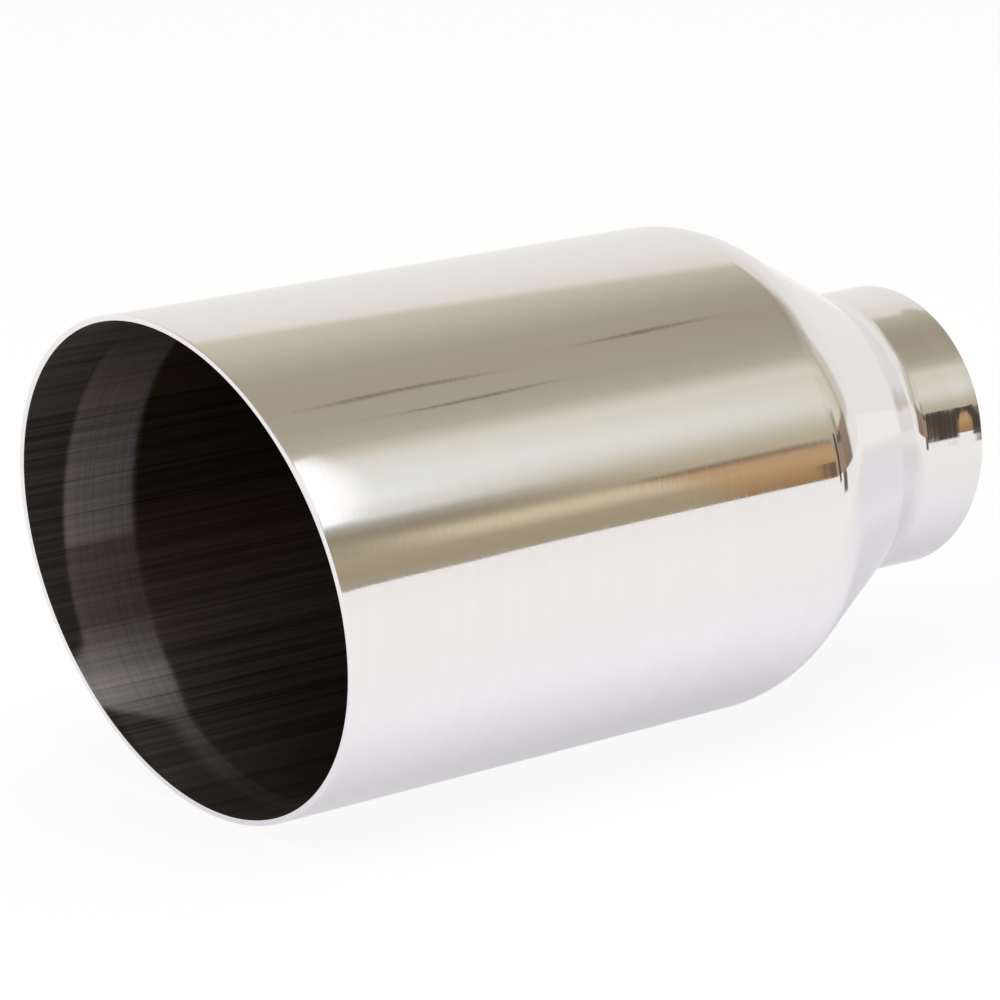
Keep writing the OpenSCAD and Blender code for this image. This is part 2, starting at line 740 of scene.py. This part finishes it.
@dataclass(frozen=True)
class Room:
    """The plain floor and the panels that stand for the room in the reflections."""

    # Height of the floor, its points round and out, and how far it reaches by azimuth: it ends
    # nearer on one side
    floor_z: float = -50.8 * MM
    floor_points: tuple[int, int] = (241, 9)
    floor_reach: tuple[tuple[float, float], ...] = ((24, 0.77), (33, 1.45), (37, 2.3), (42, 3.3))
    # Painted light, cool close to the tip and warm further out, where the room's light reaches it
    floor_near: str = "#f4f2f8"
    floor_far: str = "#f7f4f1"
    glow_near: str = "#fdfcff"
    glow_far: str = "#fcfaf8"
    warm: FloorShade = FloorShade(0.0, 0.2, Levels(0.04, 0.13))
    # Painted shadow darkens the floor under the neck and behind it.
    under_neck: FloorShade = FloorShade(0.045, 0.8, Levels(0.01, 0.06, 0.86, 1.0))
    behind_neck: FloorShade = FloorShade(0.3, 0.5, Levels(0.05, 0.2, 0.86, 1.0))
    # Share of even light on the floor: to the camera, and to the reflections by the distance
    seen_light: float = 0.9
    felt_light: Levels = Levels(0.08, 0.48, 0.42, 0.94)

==

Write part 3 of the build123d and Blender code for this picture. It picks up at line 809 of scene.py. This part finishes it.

...

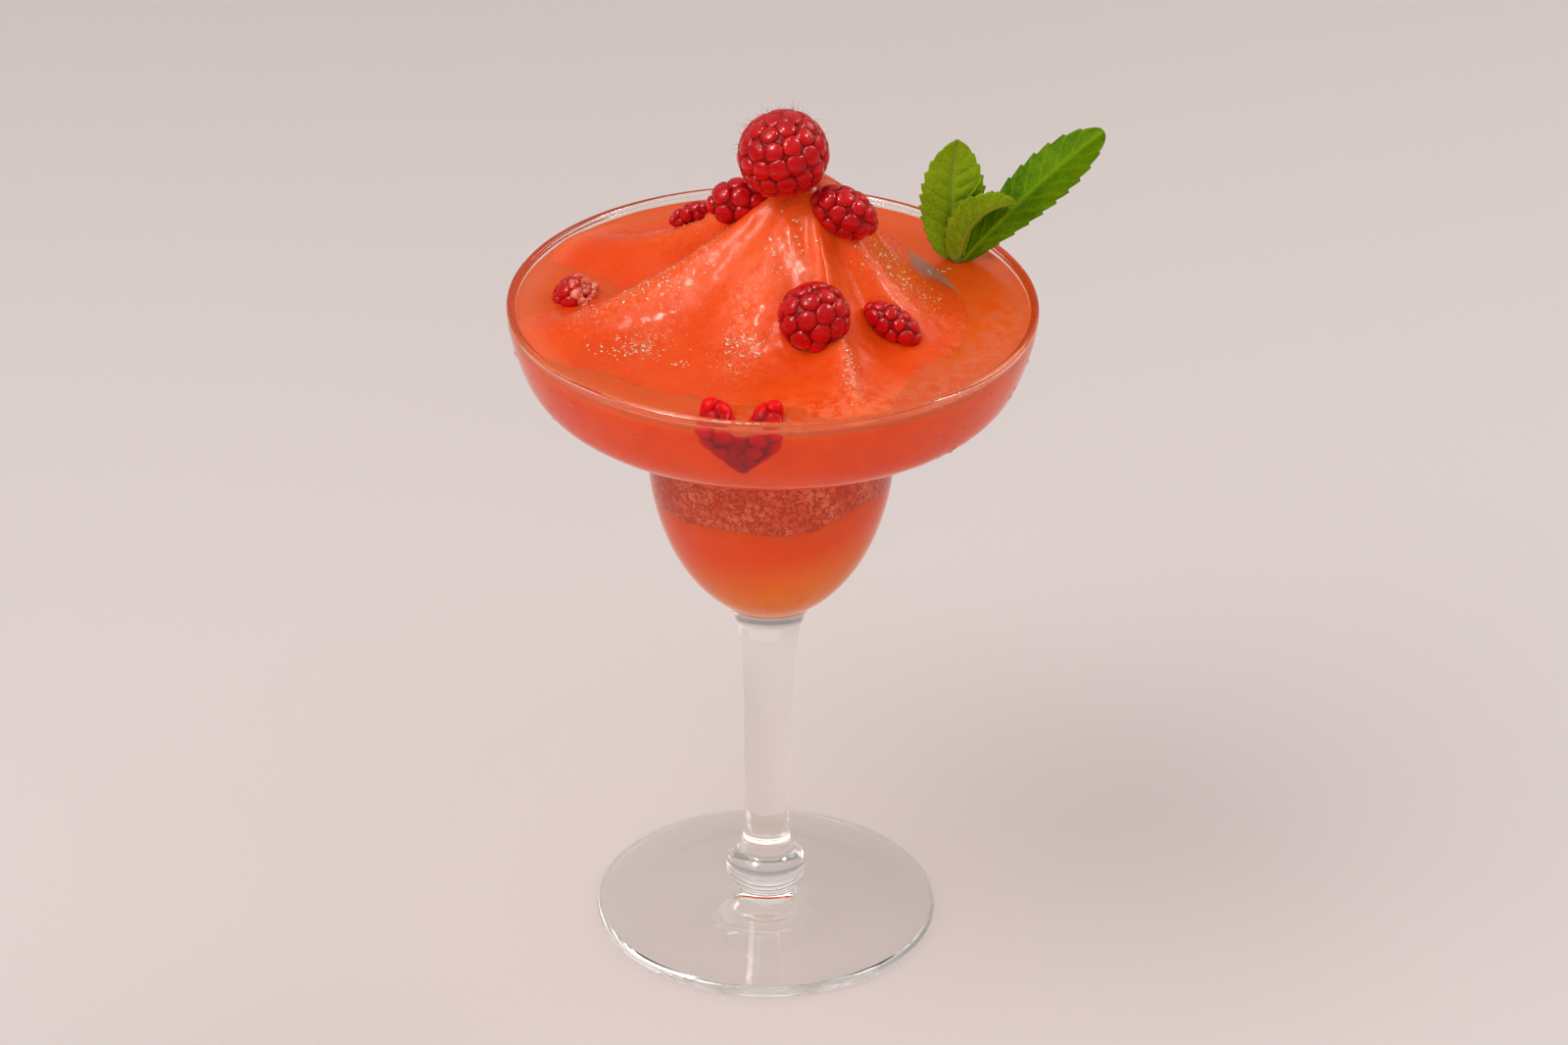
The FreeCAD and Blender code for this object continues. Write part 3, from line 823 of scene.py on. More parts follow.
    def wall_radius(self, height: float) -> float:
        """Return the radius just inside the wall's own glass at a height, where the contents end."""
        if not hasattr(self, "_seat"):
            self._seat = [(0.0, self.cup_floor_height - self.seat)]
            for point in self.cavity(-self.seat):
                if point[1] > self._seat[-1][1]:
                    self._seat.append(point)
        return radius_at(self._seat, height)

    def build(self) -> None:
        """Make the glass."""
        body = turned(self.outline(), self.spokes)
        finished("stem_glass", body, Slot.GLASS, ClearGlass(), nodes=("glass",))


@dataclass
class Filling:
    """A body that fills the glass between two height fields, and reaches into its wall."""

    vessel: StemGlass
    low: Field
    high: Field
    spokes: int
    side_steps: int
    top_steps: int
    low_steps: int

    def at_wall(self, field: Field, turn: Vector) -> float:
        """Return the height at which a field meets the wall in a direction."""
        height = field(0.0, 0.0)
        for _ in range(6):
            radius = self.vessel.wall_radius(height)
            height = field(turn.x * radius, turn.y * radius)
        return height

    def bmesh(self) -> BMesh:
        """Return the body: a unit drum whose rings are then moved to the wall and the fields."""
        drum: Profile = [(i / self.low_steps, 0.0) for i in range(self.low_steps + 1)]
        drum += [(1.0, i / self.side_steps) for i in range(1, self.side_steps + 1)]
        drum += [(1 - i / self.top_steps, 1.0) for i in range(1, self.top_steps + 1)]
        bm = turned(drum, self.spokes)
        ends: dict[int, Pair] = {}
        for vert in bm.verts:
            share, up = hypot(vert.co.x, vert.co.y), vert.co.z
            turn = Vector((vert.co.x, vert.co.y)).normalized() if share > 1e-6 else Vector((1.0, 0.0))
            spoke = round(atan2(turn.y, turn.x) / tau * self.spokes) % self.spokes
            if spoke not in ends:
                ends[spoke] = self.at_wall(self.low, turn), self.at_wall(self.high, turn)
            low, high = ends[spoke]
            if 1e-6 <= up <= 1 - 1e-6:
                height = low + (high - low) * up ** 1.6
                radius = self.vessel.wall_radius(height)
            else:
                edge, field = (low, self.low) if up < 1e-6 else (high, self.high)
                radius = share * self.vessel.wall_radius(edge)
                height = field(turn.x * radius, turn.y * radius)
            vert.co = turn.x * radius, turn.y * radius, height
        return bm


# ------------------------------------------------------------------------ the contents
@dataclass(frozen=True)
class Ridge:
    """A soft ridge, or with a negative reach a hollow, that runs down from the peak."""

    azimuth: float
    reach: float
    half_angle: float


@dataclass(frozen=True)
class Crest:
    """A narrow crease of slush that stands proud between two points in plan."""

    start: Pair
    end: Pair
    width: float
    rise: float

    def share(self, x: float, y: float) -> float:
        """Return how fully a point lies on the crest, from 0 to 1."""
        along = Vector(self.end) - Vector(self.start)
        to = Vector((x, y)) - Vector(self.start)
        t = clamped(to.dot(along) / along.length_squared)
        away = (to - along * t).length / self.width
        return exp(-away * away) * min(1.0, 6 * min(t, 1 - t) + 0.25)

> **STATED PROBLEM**
Copy out each line in the listing that has the word "finishes".

> **WRITTEN SOLUTION**
Keep writing the OpenSCAD and Blender code for this image. This is part 2, starting at line 740 of scene.py. This part finishes it.
Write part 3 of the build123d and Blender code for this picture. It picks up at line 809 of scene.py. This part finishes it.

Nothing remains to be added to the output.